Au pays de Disney
A tout juste six ans et dotée d’une imagination débordante, Moonee (l’étonnante Brooklynn Prince) ressemble davantage à une lointaine cousine de Fifi Brindacier qu’à une princesse de Disney. Avec ses copains Scootie et Jancey, elle fait les 400 coups autour du motel Magic Castle où elle occupe une chambre avec sa mère Halley (Bria Vinaite). Autrefois le motel accueillait les touristes se rendant à Disney World mais depuis longtemps, il n’abrite plus que des laissés-pour-compte du rêvé américain, ceux qui ne peuvent pas se payer un vrai logement et qu’on appelle dans les médias les hidden homeless. („The Florida Project“ était dans les années 60 le nom donné au projet de construction de Disney World mais le mot project désigne aussi aux Etats-Unis l’équivalent des HLM français.)

Willem Dafoe (c) A24
Toujours peint dans les couleurs kitsch de l’univers Disney (que le film reprend à son compte), le Magic Castle où réside Moonee fait malgré tout honneur à son nom : pour les enfants qui sont les héros du film de Sean Baker, il est bien un ‘château magique’, un terrain de jeux où Moonee et ses amis partent à l’aventure durant les vacances d’été. Le château de Cendrillon, à quelques kilomètres de là, est pour les pauvres hors de portée, alors quelques vaches dans un pré doivent suffire pour se croire en safari.

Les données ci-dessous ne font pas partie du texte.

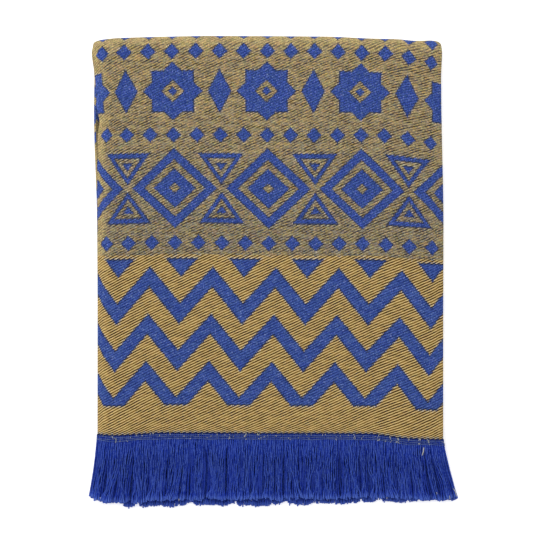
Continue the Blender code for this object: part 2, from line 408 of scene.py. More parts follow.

Inspiré par le cinéma social de Ken Loach, Sean Baker s’intéresse aux marginaux, à ceux dont Hollywood ignore généralement l’existence. Tangerine (2015) avait pour protagonistes un couple de prostitué(e)s transgenre et avait été tourné sur un téléphone portable ! Le succès de Tangerine lui a permis de tourner cette fois sur pellicule 35mm, ce qui donne une image plus chaude, en accord avec le regard que les enfants posent sur leur univers. Les seuls personnages adultes développés dans le film sont Halley, mère complice elle-même immature et très peu responsable, et Bobby (Willem Dafoe), le gérant du motel, qui joue pour tous le rôle de père de substitution et protecteur bienveillant.
Bien qu’il privilégie un style quasi-documentaire (tournage dans des décors réels, comédiens en grande partie non-professionnels, absence de musique d’ambiance), ce choix du point de vue des enfants permet au réalisateur de rester dans une certaine légèreté et poésie, en adoucissant les aspects trop crus et en parlant de la pauvreté sans misérabilisme, comme dans la très belle séquence de plans de Moonee en train de jouer dans la baignoire, qui se répètent sans raison apparente jusqu’au moment où l’on comprend que sa mère l’envoie prendre un bain quand elle reçoit des « clients » afin de payer sa chambre.

Brooklynn Prince et Bria Vinaite (c) A24
Mère indigne aux yeux de la société mais férocément aimante, Halley transforme ainsi en jeux les moments les plus sordides de leur existence. Elle laisse aussi à Moonee une liberté qui fera envie à beaucoup d’enfants tant surveillés aujourd’hui. L’attitude de Haley a provoqué de vives discussions sur les réseaux sociaux, tout comme la fin inattendue (mais tout à fait dans l’esprit du film). Sean Baker dit ne pas avoir voulu critiquer l’empire Disney mais The Florida Project est de fait à l’antipode des histoires préformatées fabriquées à la chaîne par ce dernier. Malgré quelques longueurs, c’est un beau film qui appelle à réfléchir sur la place de l’enfance dans la société actuelle.